* _AIM OF THE EXERCISE_: Copy the full set of lines exactly as given.

* _DATA EXCERPT_:
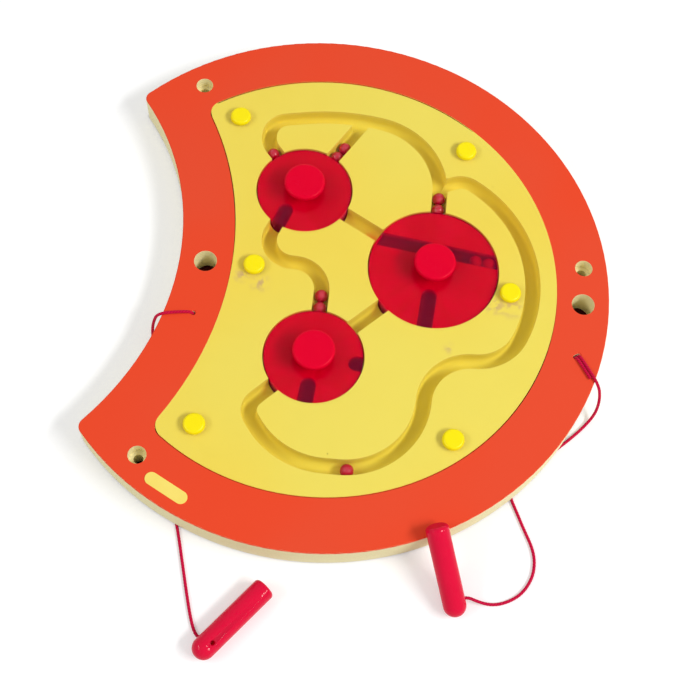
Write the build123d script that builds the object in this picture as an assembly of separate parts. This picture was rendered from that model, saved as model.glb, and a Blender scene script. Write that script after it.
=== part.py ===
from build123d import *
import os
from math import asin, atan2, cos, degrees, pi, radians, sin, sqrt, tan

# Wall maze toy: a crescent plywood panel with a routed yellow maze under a clear cover,
# three slotted turntables with knobs, ten balls and two magnet wands on cords.
# Millimetres. Origin on the wall plane, on the axis of the panel's big outer arc.
# +Z points out of the wall, the crescent's bite is on -X, +Y is up on the wall.

# panel outline
outer_radius = 275.0
bite_radius = 280.0
bite_edge_offset = 141.5
rim_width = 50.5
tip_round = 9.0
field_tip_round = 13.0
inlay_gap = 0.8
board_edge_round = 1.0

# thicknesses, from the wall outwards
pad_thickness = 4.0
back_board_thickness = 9.0
front_board_thickness = 21.0
cover_thickness = 3.0
cover_edge_chamfer = 0.5

# balls and the grooves that they run in
ball_diameter = 12.7
ball_side_play = 1.15
ball_seat_gap = 0.3
ball_head_room = 0.5
ball_spacing = 13.3
ball_to_disc_gap = 1.5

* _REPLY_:
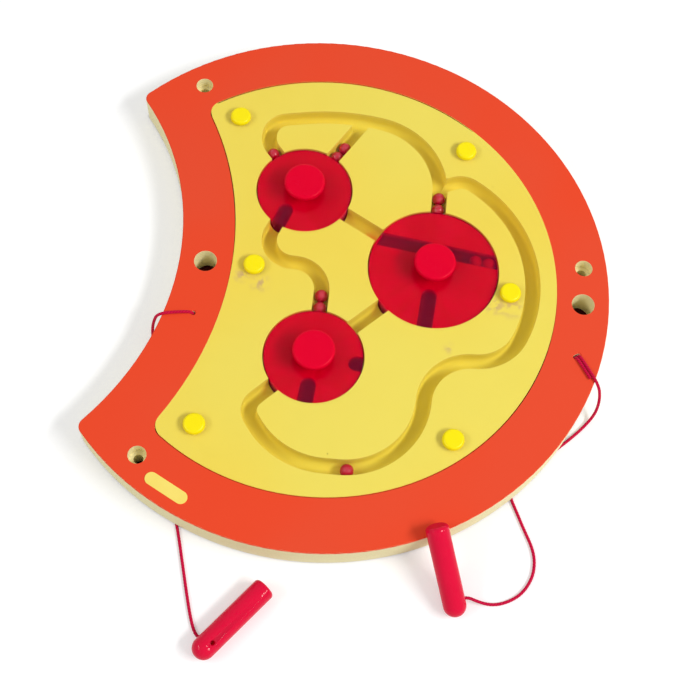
Write the build123d script that builds the object in this picture as an assembly of separate parts. This picture was rendered from that model, saved as model.glb, and a Blender scene script. Write that script after it.
=== part.py ===
from build123d import *
import os
from math import asin, atan2, cos, degrees, pi, radians, sin, sqrt, tan

# Wall maze toy: a crescent plywood panel with a routed yellow maze under a clear cover,
# three slotted turntables with knobs, ten balls and two magnet wands on cords.
# Millimetres. Origin on the wall plane, on the axis of the panel's big outer arc.
# +Z points out of the wall, the crescent's bite is on -X, +Y is up on the wall.

# panel outline
outer_radius = 275.0
bite_radius = 280.0
bite_edge_offset = 141.5
rim_width = 50.5
tip_round = 9.0
field_tip_round = 13.0
inlay_gap = 0.8
board_edge_round = 1.0

# thicknesses, from the wall outwards
pad_thickness = 4.0
back_board_thickness = 9.0
front_board_thickness = 21.0
cover_thickness = 3.0
cover_edge_chamfer = 0.5

# balls and the grooves that they run in
ball_diameter = 12.7
ball_side_play = 1.15
ball_seat_gap = 0.3
ball_head_room = 0.5
ball_spacing = 13.3
ball_to_disc_gap = 1.5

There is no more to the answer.